To read more about Bible translations and problems with some passages in the King James Version, I recommend my book King James Onlyism. Click the image for more information and to order from Amazon. Available in both Kindle and paperback.
This book covers the importance of adherence to the original autographs of Scripture, the history of Bible translations, the manuscript evidence discovered after 1611, and the advances made in linguistic understanding and the differences between literal versus dynamic translations. This book is a scholarly refutation of King James Onlyism in an easy-to-read format.
What the Bible Really Says
“No one is good except God alone.” (Luke 18:19)
“There is no one righteous, not even one.” (Romans 3:10)
“If we say that we have no sin, we are deceiving ourselves and the truth is not in us. If we confess our sins, He is faithful and righteous to forgive us our sins and to cleanse us from all unrighteousness. If we say that we have not sinned, we make Him a liar and His word is not in us.” (1 John 1: 8-10)
“I don’t mean to say that I have already achieved these things or that I have already reached perfection.” (The Apostle Paul – Philippians 3:12)
Jesus said, “This is how you should pray…forgive us our sins, as we forgive those who sin against us.” (Luke 11:2,4)
The false teaching of sinless perfection, along with so-called exalted “sinless” leaders, is the primary ingredient often used for cultic control. By this means cults use legalism and a false gospel of works to enslave fearful followers to the whims of a false prophet.

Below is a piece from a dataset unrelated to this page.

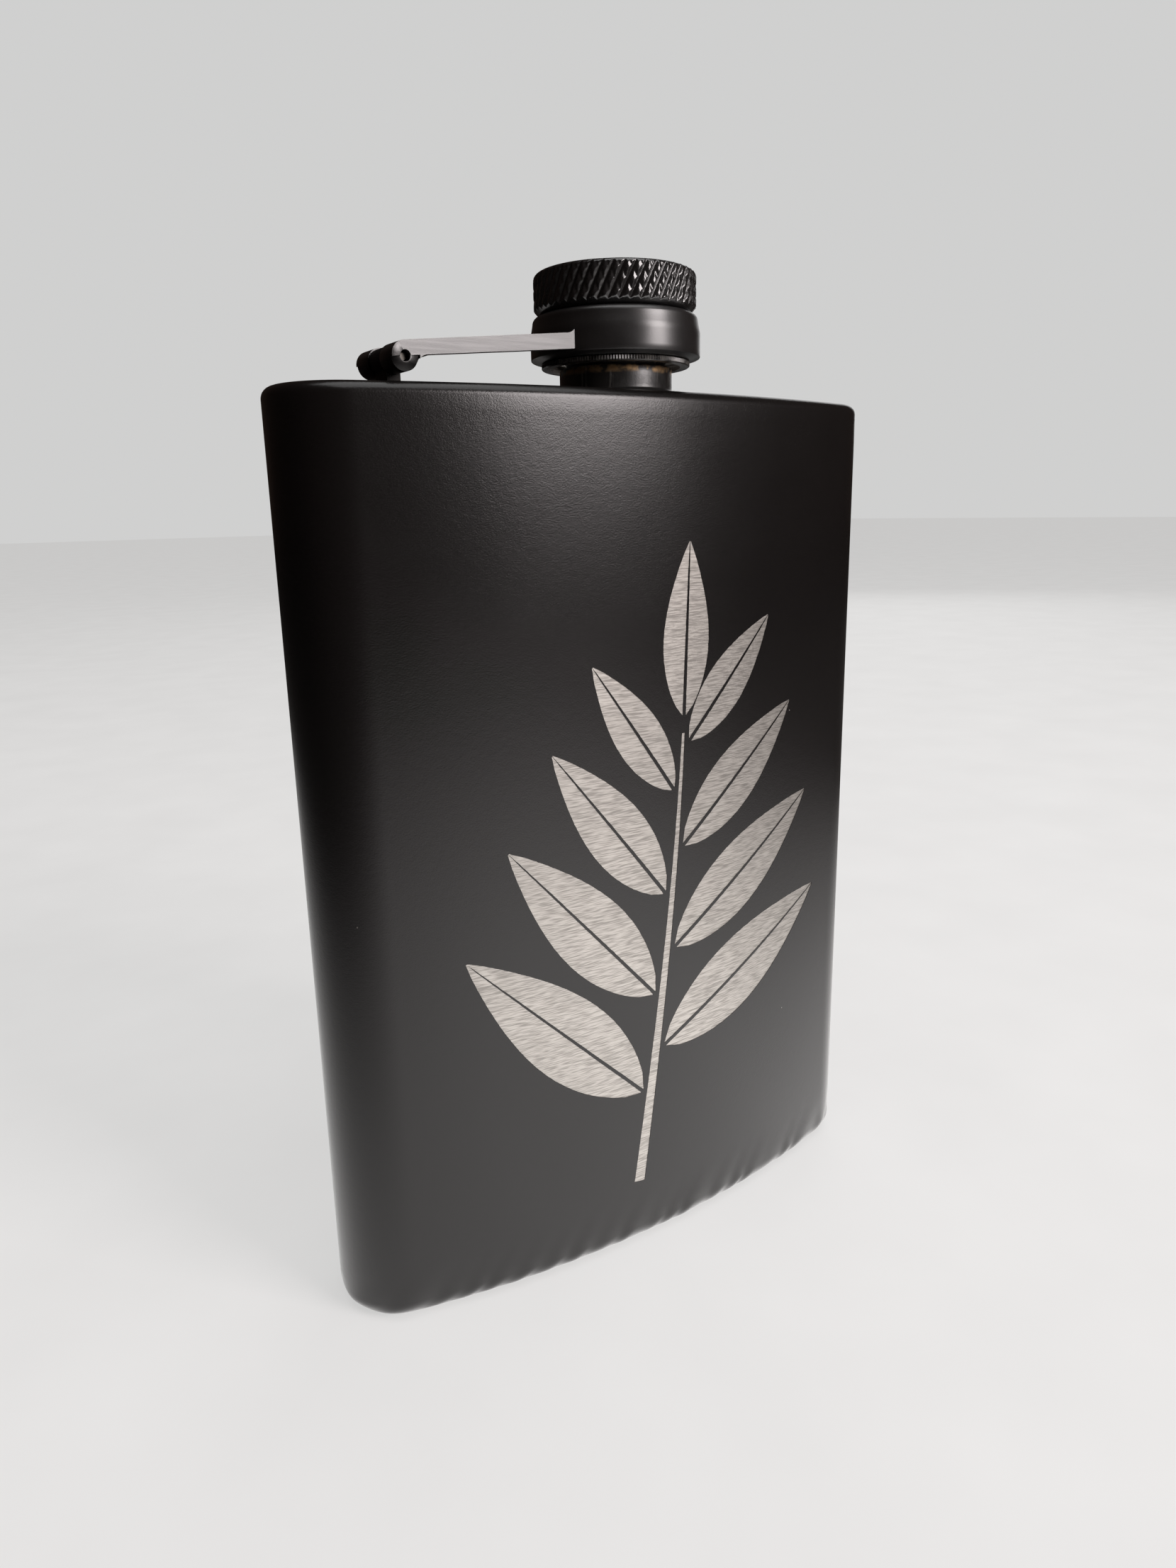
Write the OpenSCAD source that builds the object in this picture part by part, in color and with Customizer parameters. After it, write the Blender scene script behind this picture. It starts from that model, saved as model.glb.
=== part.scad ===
// Curved hip flask with a captive screw cap on a hinged arm.
// Millimetres. +Z is up and z = 0 is the face that it stands on. The front bulges towards -Y,
// the back is hollow and faces +Y, and the hinge is on the -X side of the neck.

/* [Body] */
// Width across the two rounded ends
body_w = 94; // [90:0.5:105]
// Height of the welded body, without the neck and cap
body_h = 126.6; // [110:1:150]
// Thickness of the body from front to back
body_t = 19; // [17:0.5:22]
// Radius of the curve that the middle of the body follows
bend_r = 158.5; // [140:0.5:220]
// Thickness of the sheet that the wall is formed from
sheet_t = 0.6; // [0.4:0.1:0.8]
// Thickness of the top and bottom plates
plate_t = 0.8; // [0.6:0.1:1.2]
// Radius of the rounded edge at the top of the wall
top_edge_r = 1.5; // [1:0.1:2]
// Radius of the rounded edge at the foot of the wall
foot_edge_r = 3; // [2:0.1:3.5]

/* [Neck] */
// Radius of the plain boss at the foot of the neck
boss_r = 7.6; // [7.4:0.05:7.8]
// Height of the plain boss above the top plate
boss_h = 3.2; // [2.6:0.1:3.2]
// Radius over the crests of the neck's thread
thread_r = 7.25; // [7:0.05:7.3]
// Pitch of the thread
thread_pitch = 1.5; // [1:0.25:1.5]
// Height of the mouth above the top plate
mouth_h = 9.3; // [8.5:0.1:9.3]
// Radius of the mouth's bore
mouth_r = 5.4; // [4.5:0.1:5.5]

/* [Cap] */
// Radius of the knurled head
head_r = 10.85; // [10.5:0.05:11]
// Height of the head's top above the top plate
cap_top = 15.2; // [14.5:0.05:16]
// Largest radius of the collar that the head turns in
collar_r = 11.4; // [11.2:0.05:11.7]
// Outer radius of the sleeve inside the collar
sleeve_r = 9.1; // [9:0.05:9.3]
// Thickness of the sealing washer
gasket_t = 1.45; // [1:0.05:1.5]

/* [Hinge] */
// Distance from the neck's axis to the hinge pin
hinge_reach = 33.25; // [31:0.05:33.5]
// Height of the hinge pin above the top plate
hinge_h = 2.7; // [2.6:0.05:3.2]
// Radius of the arm's two ears
ear_r = 1.7; // [1.6:0.05:2]
// Width of the arm, which is also the length of the hinge barrel
arm_w = 10.9; // [9:0.5:12]
// Length of the knuckle between the ears
knuckle_w = 3.4; // [3:0.1:5.5]
// Radius of the hinge pin
pin_r = 0.62; // [0.5:0.01:0.7]

/* [Hidden] */
$fn = 96;

coat = "#1b1b1c";
satin = "#4a4947";
rubber = "#d9d6cf";

// Body plan: a band of constant thickness along an arc, with half-round ends.
half_t = body_t / 2;
end_x = body_w / 2 - half_t;
end_y = bend_r - sqrt(bend_r ^ 2 - end_x ^ 2);
wedge_reach = 1.2; // how far the wedge runs on past the ends' centres
lip_w = 0.4;
top_lip = half_t - top_edge_r - lip_w;
foot_lip = half_t - foot_edge_r - lip_w;

// Neck, measured up from the top plate's face
spigot_r = 6.2;
spigot_drop = 1.6;
weld_r = boss_r + 0.35;
weld_h = 0.3;
thread_depth = 0.6;
thread_start = boss_h + 0.6;
mouth_chamfer = 0.55;
crest_half = 0.08; // half-widths of a thread ridge, as parts of the pitch
root_half = 0.46;
ridge_sink = 0.2; // how deep a ridge is rooted in its wall
neck_turns = floor((mouth_h - mouth_chamfer - thread_start) / thread_pitch);

// Cap, measured up from the top plate's face
flange_low = 3.35;
flange_high = 4.05;
flange_r = 10;
collar_low = 4.1;
collar_high = 9.85;
collar_bore_r = sleeve_r + 0.08;
collar_foot_chamfer = 0.4;
collar_foot_r = collar_r - 1.15;
collar_band_top = 7.5;
collar_shoulder_r = 0.85;
collar_neck_r = collar_r - 0.3;
head_low = collar_high + 0.1;
head_foot_r = head_r - 0.8;
head_chamfer_h = 0.85;
head_edge_r = 0.85;
gasket_low = mouth_h + 0.02;
head_ceiling = gasket_low + gasket_t;
gasket_r = 8.1;
nut_r = 7.9;
nut_root_r = 8.4;
nut_lead = 0.3; // from the sleeve's foot to its first thread
nut_relief = 0.8; // from its last thread to the washer's seat
nut_turns = 3;

// Hinge
hinge_x = -hinge_reach;
hinge_z = body_h + hinge_h;
pin_clearance = 0.04;
pin_recess = 1;
ear_gap = 0.1;
knuckle_r = ear_r - 0.15;
web_start = 2.6;
slot_r = ear_r + 0.35;
slot_reach = 4; // the slot's size below and behind the pin
slot_h = 9;
arm_top_slope = 5.6;
arm_low_slope = 5.1;
arm_root_fillet = 1.5;
arm_root_sweep = 80; // degrees of the collar that the fillet could follow
arm_root_z = hinge_h + ear_r / cos(arm_top_slope) + (hinge_reach - collar_r) * tan(arm_top_slope);
arm_root_inset = 6; // the bar's root, from the neck's axis, before the collar is cut out of it
arm_box = 20;
ear_fillet = 1.3;
pedestal_half = 0.9;
pedestal_h = 1.9;
under_start = 3.4; // where the bar's underside begins to rise towards the back, from the pin
under_tilt = 6;
under_drop = 0.12; // leaves a level strip along the front edge
under_cut = 5;

// The sector of the bend between its centre and the two ends, as a tall prism
module wedge() {
    far_x = wedge_reach * end_x;
    far_y = bend_r - wedge_reach * (bend_r - end_y);
    translate([0, 0, -1]) linear_extrude(body_h + 2)
        polygon([[0, bend_r], [-far_x, far_y], [far_x, far_y]]);
}

// Turns one section in (outwards, up) round the whole plan: front, back and both ends.
module around_body() {
    intersection() {
        translate([0, bend_r, 0]) {
            rotate_extrude($fn = 360) translate([bend_r, 0]) children();
            rotate_extrude($fn = 360) translate([bend_r, 0]) mirror([1, 0]) children();
        }
        wedge();
    }
    for (side = [-1, 1]) difference() {
        translate([side * end_x, end_y, 0]) rotate_extrude() children();
        wedge();
    }
}

// Half of the body's section, with rounded corners at its top and foot
module edge_section(out, low, high, r_top, r_low) {
    difference() {
        translate([0, low]) square([out, high - low]);
        translate([out - r_top, high - r_top]) difference() {
            square(r_top + 1);
            circle(r_top);
        }
        translate([out - r_low, low + r_low]) difference() {
            translate([0, -r_low - 1]) square(r_low + 1);
            circle(r_low);
        }
    }
}

// The wrapped sheet wall, rolled in at its top edge and its foot
module body_wall() {
    color(coat) around_body() difference() {
        edge_section(half_t, 0, body_h, top_edge_r, foot_edge_r);
        edge_section(half_t - sheet_t, sheet_t, body_h - sheet_t, top_edge_r - sheet_t, foot_edge_r - sheet_t);
        translate([-1, -1]) square([foot_lip + 1, body_h / 2]);
        translate([-1, body_h / 2 - 2]) square([top_lip + 1, body_h / 2 + 3]);
    }
}

// A flat plate that fills the plan inside the wall's lip
module plate(low, reach) {
    around_body() translate([0, low]) square([reach, plate_t]);
}

// The top plate, pierced for the neck
module top_plate() {
    color(coat) difference() {
        plate(body_h - plate_t, top_lip);
        translate([0, 0, body_h - plate_t - 1]) cylinder(r = spigot_r, h = plate_t + 2);
    }
}

// The bottom plate, which the flask stands on
module bottom_plate() {
    color(coat) plate(0, foot_lip);
}

// One thread ridge of a turned part, as a ring: depth > 0 points outwards and depth < 0 inwards
module ridge(root, depth) {
    sunk = root - sign(depth) * ridge_sink;
    foot = root_half * thread_pitch;
    tip = crest_half * thread_pitch;
    rotate_extrude() polygon([
        [sunk, -foot - 0.02], [root, -foot], [root + depth, -tip],
        [root + depth, tip], [root, foot], [sunk, foot + 0.02]]);
}

// The threaded neck: a spigot through the plate, a plain boss, and the thread
module neck() {
    root = thread_r - thread_depth;
    color(coat) translate([0, 0, body_h]) difference() {
        union() {
            translate([0, 0, -spigot_drop]) cylinder(r = spigot_r, h = spigot_drop + boss_h);
            cylinder(r1 = weld_r, r2 = boss_r, h = weld_h);
            cylinder(r = boss_r, h = boss_h);
            cylinder(r = root, h = mouth_h - mouth_chamfer);
            translate([0, 0, mouth_h - mouth_chamfer])
                cylinder(r1 = root, r2 = root - mouth_chamfer, h = mouth_chamfer);
            for (turn = [0 : neck_turns - 1])
                translate([0, 0, thread_start + (turn + 0.5) * thread_pitch]) ridge(root, thread_depth);
        }
        translate([0, 0, -spigot_drop - 1]) cylinder(r = mouth_r, h = mouth_h + spigot_drop + 2);
    }
}

// Places a piece drawn in the hinge's side view: x away from the pin, y up, drawn from y = -w/2 to w/2
module across_hinge(w) {
    translate([hinge_x, w / 2, hinge_z]) rotate([90, 0, 0]) linear_extrude(w) children();
}

// The pedestal welded to the top plate, with the middle knuckle of the hinge
module hinge_base() {
    color(coat) across_hinge(knuckle_w) difference() {
        union() {
            circle(knuckle_r);
            translate([-pedestal_half, -hinge_h]) square([2 * pedestal_half, pedestal_h]);
        }
        circle(pin_r);
    }
}

// The pin, pressed into the knuckle and running in the ears
module hinge_pin() {
    color(satin) across_hinge(arm_w - 2 * pin_recess) circle(pin_r);
}

// Side view of the arm: the round ear, and the bar that thickens towards the collar
module arm_side() {
    bar_l = hinge_reach - arm_root_inset;
    top_y = ear_r / cos(arm_top_slope);
    difference() {
        union() {
            circle(ear_r);
            polygon([[0, 0], [bar_l, bar_l * tan(arm_low_slope)],
                     [bar_l, top_y + bar_l * tan(arm_top_slope)],
                     [-ear_r * sin(arm_top_slope), ear_r * cos(arm_top_slope)]]);
            translate([0, -ear_fillet]) square([ear_r + ear_fillet, ear_fillet + 0.2]);
        }
        translate([ear_r + ear_fillet, -ear_fillet]) circle(ear_fillet);
        circle(pin_r + pin_clearance);
    }
}

// Takes away what lies below the bar's underside, which slopes up to the back
module underside_cut() {
    translate([hinge_x, -arm_w / 2, hinge_z]) rotate([0, -arm_low_slope, 0]) rotate([under_tilt, 0, 0])
        translate([under_start, -1, -under_drop - under_cut]) cube([hinge_reach, arm_w + 2, under_cut]);
}

// The hinged arm: a flat bar with two ears, cut to sit against the collar
module hinge_arm() {
    gap_w = knuckle_w + 2 * ear_gap;
    color(satin) difference() {
        union() {
            across_hinge(arm_w) arm_side();
            intersection() {
                translate([0, 0, body_h + arm_root_z]) rotate(180 - arm_root_sweep / 2)
                rotate_extrude(angle = arm_root_sweep) difference() {
                    translate([collar_r - 1, -1]) square([arm_root_fillet + 1, arm_root_fillet + 1]);
                    translate([collar_r + arm_root_fillet, arm_root_fillet]) circle(arm_root_fillet);
                }
                translate([-arm_box, -arm_w / 2, body_h]) cube([arm_box, arm_w, arm_box]);
            }
        }
        translate([0, 0, body_h]) cylinder(r = collar_r, h = collar_high + 2);
        underside_cut();
        across_hinge(gap_w) {
            circle(slot_r);
            translate([-slot_reach, -slot_reach]) square([slot_reach + web_start, slot_h]);
        }
    }
}

// The collar that the head turns in, joined to the arm
module cap_collar() {
    shoulder_z = collar_high - collar_shoulder_r;
    color(coat) translate([0, 0, body_h]) rotate_extrude() {
        polygon([
            [collar_bore_r, collar_low], [collar_foot_r, collar_low],
            [collar_r, collar_low + collar_foot_chamfer], [collar_r, collar_band_top],
            [collar_neck_r, shoulder_z], [collar_neck_r - collar_shoulder_r, shoulder_z],
            [collar_neck_r - collar_shoulder_r, collar_high], [collar_bore_r, collar_high]]);
        translate([collar_neck_r - collar_shoulder_r, shoulder_z]) intersection() {
            circle(collar_shoulder_r);
            square(collar_shoulder_r);
        }
    }
}

// The solid head that the fingers turn
module cap_head() {
    edge_z = cap_top - head_edge_r;
    color(coat) translate([0, 0, body_h]) rotate_extrude() {
        polygon([
            [sleeve_r, head_low], [head_foot_r, head_low], [head_r, head_low + head_chamfer_h],
            [head_r, edge_z], [head_r - head_edge_r, edge_z], [head_r - head_edge_r, cap_top],
            [0, cap_top], [0, head_ceiling], [sleeve_r, head_ceiling]]);
        translate([head_r - head_edge_r, edge_z]) intersection() {
            circle(head_edge_r);
            square(head_edge_r);
        }
    }
}

// The threaded sleeve pressed into the head, whose flange keeps the collar on
module thread_sleeve() {
    nut_start = flange_low + nut_lead;
    color(satin) translate([0, 0, body_h]) difference() {
        union() {
            translate([0, 0, flange_low]) cylinder(r = flange_r, h = flange_high - flange_low);
            translate([0, 0, flange_low]) cylinder(r = sleeve_r, h = head_ceiling - flange_low);
        }
        difference() {
            translate([0, 0, flange_low - 1]) cylinder(r = nut_root_r, h = gasket_low - flange_low + nut_relief);
            for (turn = [0 : nut_turns - 1])
                translate([0, 0, nut_start + (turn + 0.5) * thread_pitch]) ridge(nut_root_r, nut_r - nut_root_r);
        }
        translate([0, 0, gasket_low - 1]) cylinder(r = gasket_r, h = gasket_t + 2);
    }
}

// The soft sealing washer above the mouth
module cap_gasket() {
    color(rubber) translate([0, 0, body_h + gasket_low]) cylinder(r = gasket_r, h = gasket_t);
}

body_wall();
top_plate();
bottom_plate();
neck();
hinge_base();
hinge_pin();
hinge_arm();
cap_collar();
cap_head();
thread_sleeve();
cap_gasket();
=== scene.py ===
"""The look of a curved hip flask: black powder coat, engraved front, knurled captive cap on a hinged arm."""
import math

import bmesh
import bpy
from mathutils import Matrix, Vector, geometry, noise


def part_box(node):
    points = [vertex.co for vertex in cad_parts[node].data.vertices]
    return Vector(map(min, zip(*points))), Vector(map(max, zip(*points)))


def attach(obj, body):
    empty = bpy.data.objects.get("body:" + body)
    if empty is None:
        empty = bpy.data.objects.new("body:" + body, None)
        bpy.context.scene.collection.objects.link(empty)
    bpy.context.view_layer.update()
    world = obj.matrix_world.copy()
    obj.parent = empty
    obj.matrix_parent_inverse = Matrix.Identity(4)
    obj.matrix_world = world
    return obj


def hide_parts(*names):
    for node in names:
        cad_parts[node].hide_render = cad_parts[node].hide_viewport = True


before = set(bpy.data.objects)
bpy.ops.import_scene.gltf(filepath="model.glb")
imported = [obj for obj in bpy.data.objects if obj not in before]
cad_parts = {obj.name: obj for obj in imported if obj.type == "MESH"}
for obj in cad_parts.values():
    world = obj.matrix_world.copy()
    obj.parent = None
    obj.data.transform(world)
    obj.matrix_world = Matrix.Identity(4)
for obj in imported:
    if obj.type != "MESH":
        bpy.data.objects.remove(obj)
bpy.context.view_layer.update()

MM = 0.001
TURN = 2 * math.pi


# ---------------------------------------------------------------- sizes, in millimetres

def node_box(name):
    """A CAD node's lowest and highest corners in millimetres."""
    low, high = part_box(name)
    return Vector(low) / MM, Vector(high) / MM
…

The façade is maintained through twisting scriptures to make them appear to teach doctrines that were never intended. The false doctrine is built upon just a couple of scriptures taken out of context and is maintained by ignoring what the balance of Scripture says on the topic.
A lack of scholarship, a dearth of understanding of the original languages, and a reliance upon an antiquated and less-than-perfect translation is exemplified by those who cling to the false teachings of sinless perfection, a doctrine relegated by Christendom to the trash-heap of unbiblical and erroneous ideas.